> WHAT YOU NEED TO DO: What follows is a listing. Return every line of it exactly.

----- DATA EXCERPT -----

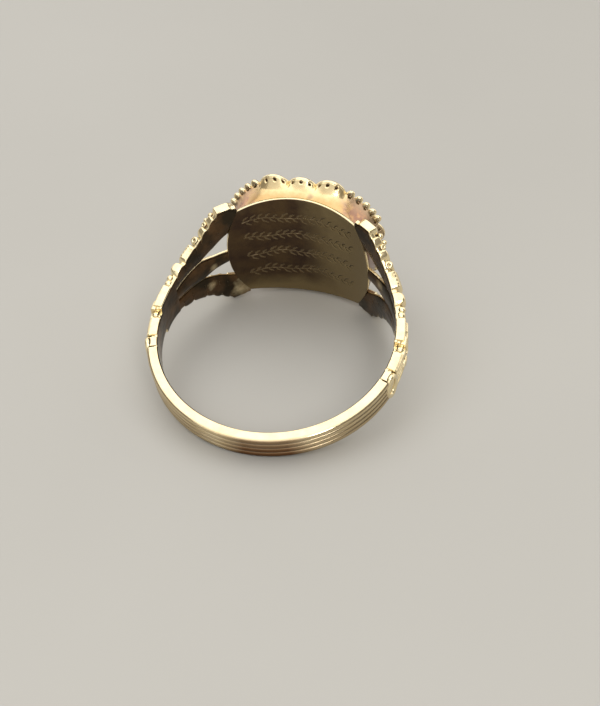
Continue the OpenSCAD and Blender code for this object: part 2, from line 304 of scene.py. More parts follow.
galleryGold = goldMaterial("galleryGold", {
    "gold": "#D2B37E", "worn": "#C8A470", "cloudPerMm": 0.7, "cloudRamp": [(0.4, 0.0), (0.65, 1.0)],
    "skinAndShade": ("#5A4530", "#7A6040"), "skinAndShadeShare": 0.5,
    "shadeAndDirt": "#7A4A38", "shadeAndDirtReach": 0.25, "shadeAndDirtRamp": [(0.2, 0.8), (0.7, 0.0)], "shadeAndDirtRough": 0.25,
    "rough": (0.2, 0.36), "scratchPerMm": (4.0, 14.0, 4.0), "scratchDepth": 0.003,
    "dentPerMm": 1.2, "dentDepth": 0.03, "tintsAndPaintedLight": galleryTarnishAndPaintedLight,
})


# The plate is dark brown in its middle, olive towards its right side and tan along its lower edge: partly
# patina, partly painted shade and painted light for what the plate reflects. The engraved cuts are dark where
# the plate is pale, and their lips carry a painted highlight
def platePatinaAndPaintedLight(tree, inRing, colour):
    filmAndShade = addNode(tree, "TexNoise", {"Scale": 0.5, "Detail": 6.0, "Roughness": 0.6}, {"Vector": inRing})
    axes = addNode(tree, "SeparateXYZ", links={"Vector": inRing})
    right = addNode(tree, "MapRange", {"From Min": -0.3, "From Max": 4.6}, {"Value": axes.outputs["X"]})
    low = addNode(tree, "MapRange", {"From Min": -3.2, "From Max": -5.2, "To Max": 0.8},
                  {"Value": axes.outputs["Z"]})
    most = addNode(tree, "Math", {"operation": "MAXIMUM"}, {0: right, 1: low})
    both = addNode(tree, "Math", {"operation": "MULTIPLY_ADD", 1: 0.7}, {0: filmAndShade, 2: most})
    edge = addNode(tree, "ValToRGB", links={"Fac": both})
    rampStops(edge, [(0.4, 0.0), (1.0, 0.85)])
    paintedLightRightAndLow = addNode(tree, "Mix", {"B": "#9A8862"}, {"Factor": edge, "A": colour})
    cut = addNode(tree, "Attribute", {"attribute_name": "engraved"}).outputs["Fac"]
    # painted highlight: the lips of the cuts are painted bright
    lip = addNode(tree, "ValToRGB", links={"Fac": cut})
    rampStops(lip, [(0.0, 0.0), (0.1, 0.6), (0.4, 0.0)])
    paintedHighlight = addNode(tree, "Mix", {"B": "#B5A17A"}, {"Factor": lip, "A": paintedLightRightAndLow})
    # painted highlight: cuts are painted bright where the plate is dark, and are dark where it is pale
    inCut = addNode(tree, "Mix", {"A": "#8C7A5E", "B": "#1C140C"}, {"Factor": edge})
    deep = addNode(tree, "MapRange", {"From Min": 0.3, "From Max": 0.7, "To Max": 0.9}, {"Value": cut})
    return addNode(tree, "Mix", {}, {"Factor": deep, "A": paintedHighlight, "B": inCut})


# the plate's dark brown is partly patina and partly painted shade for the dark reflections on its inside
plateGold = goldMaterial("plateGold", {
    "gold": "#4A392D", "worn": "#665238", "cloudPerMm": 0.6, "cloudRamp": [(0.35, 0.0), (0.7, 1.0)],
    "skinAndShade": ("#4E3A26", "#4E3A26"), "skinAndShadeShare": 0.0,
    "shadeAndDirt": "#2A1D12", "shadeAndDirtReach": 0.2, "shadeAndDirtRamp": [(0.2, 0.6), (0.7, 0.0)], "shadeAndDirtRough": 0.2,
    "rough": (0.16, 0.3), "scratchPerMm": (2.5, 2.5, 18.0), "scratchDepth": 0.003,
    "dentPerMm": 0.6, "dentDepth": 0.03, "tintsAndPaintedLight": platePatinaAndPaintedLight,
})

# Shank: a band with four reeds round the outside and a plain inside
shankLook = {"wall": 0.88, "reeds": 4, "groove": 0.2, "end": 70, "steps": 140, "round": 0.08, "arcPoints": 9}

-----

> EXERCISE RESULT:
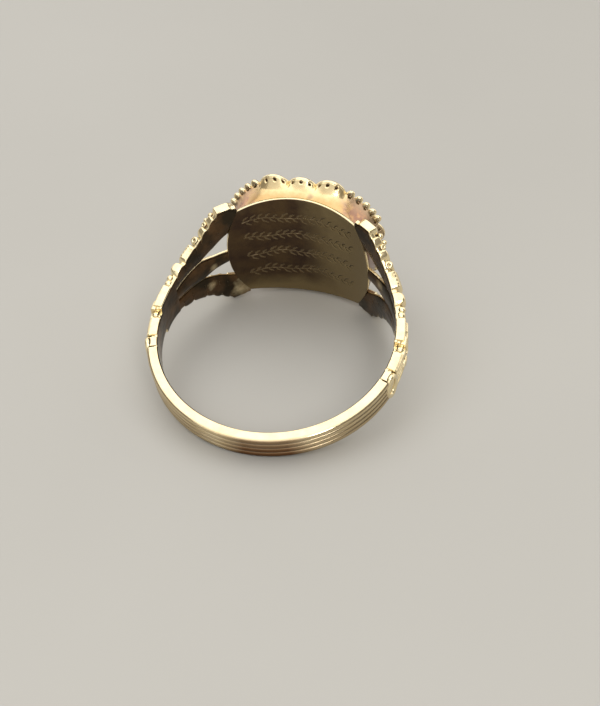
Continue the OpenSCAD and Blender code for this object: part 2, from line 304 of scene.py. More parts follow.
galleryGold = goldMaterial("galleryGold", {
    "gold": "#D2B37E", "worn": "#C8A470", "cloudPerMm": 0.7, "cloudRamp": [(0.4, 0.0), (0.65, 1.0)],
    "skinAndShade": ("#5A4530", "#7A6040"), "skinAndShadeShare": 0.5,
    "shadeAndDirt": "#7A4A38", "shadeAndDirtReach": 0.25, "shadeAndDirtRamp": [(0.2, 0.8), (0.7, 0.0)], "shadeAndDirtRough": 0.25,
    "rough": (0.2, 0.36), "scratchPerMm": (4.0, 14.0, 4.0), "scratchDepth": 0.003,
    "dentPerMm": 1.2, "dentDepth": 0.03, "tintsAndPaintedLight": galleryTarnishAndPaintedLight,
})


# The plate is dark brown in its middle, olive towards its right side and tan along its lower edge: partly
# patina, partly painted shade and painted light for what the plate reflects. The engraved cuts are dark where
# the plate is pale, and their lips carry a painted highlight
def platePatinaAndPaintedLight(tree, inRing, colour):
    filmAndShade = addNode(tree, "TexNoise", {"Scale": 0.5, "Detail": 6.0, "Roughness": 0.6}, {"Vector": inRing})
    axes = addNode(tree, "SeparateXYZ", links={"Vector": inRing})
    right = addNode(tree, "MapRange", {"From Min": -0.3, "From Max": 4.6}, {"Value": axes.outputs["X"]})
    low = addNode(tree, "MapRange", {"From Min": -3.2, "From Max": -5.2, "To Max": 0.8},
                  {"Value": axes.outputs["Z"]})
    most = addNode(tree, "Math", {"operation": "MAXIMUM"}, {0: right, 1: low})
    both = addNode(tree, "Math", {"operation": "MULTIPLY_ADD", 1: 0.7}, {0: filmAndShade, 2: most})
    edge = addNode(tree, "ValToRGB", links={"Fac": both})
    rampStops(edge, [(0.4, 0.0), (1.0, 0.85)])
    paintedLightRightAndLow = addNode(tree, "Mix", {"B": "#9A8862"}, {"Factor": edge, "A": colour})
    cut = addNode(tree, "Attribute", {"attribute_name": "engraved"}).outputs["Fac"]
    # painted highlight: the lips of the cuts are painted bright
    lip = addNode(tree, "ValToRGB", links={"Fac": cut})
    rampStops(lip, [(0.0, 0.0), (0.1, 0.6), (0.4, 0.0)])
    paintedHighlight = addNode(tree, "Mix", {"B": "#B5A17A"}, {"Factor": lip, "A": paintedLightRightAndLow})
    # painted highlight: cuts are painted bright where the plate is dark, and are dark where it is pale
    inCut = addNode(tree, "Mix", {"A": "#8C7A5E", "B": "#1C140C"}, {"Factor": edge})
    deep = addNode(tree, "MapRange", {"From Min": 0.3, "From Max": 0.7, "To Max": 0.9}, {"Value": cut})
    return addNode(tree, "Mix", {}, {"Factor": deep, "A": paintedHighlight, "B": inCut})


# the plate's dark brown is partly patina and partly painted shade for the dark reflections on its inside
plateGold = goldMaterial("plateGold", {
    "gold": "#4A392D", "worn": "#665238", "cloudPerMm": 0.6, "cloudRamp": [(0.35, 0.0), (0.7, 1.0)],
    "skinAndShade": ("#4E3A26", "#4E3A26"), "skinAndShadeShare": 0.0,
    "shadeAndDirt": "#2A1D12", "shadeAndDirtReach": 0.2, "shadeAndDirtRamp": [(0.2, 0.6), (0.7, 0.0)], "shadeAndDirtRough": 0.2,
    "rough": (0.16, 0.3), "scratchPerMm": (2.5, 2.5, 18.0), "scratchDepth": 0.003,
    "dentPerMm": 0.6, "dentDepth": 0.03, "tintsAndPaintedLight": platePatinaAndPaintedLight,
})

# Shank: a band with four reeds round the outside and a plain inside
shankLook = {"wall": 0.88, "reeds": 4, "groove": 0.2, "end": 70, "steps": 140, "round": 0.08, "arcPoints": 9}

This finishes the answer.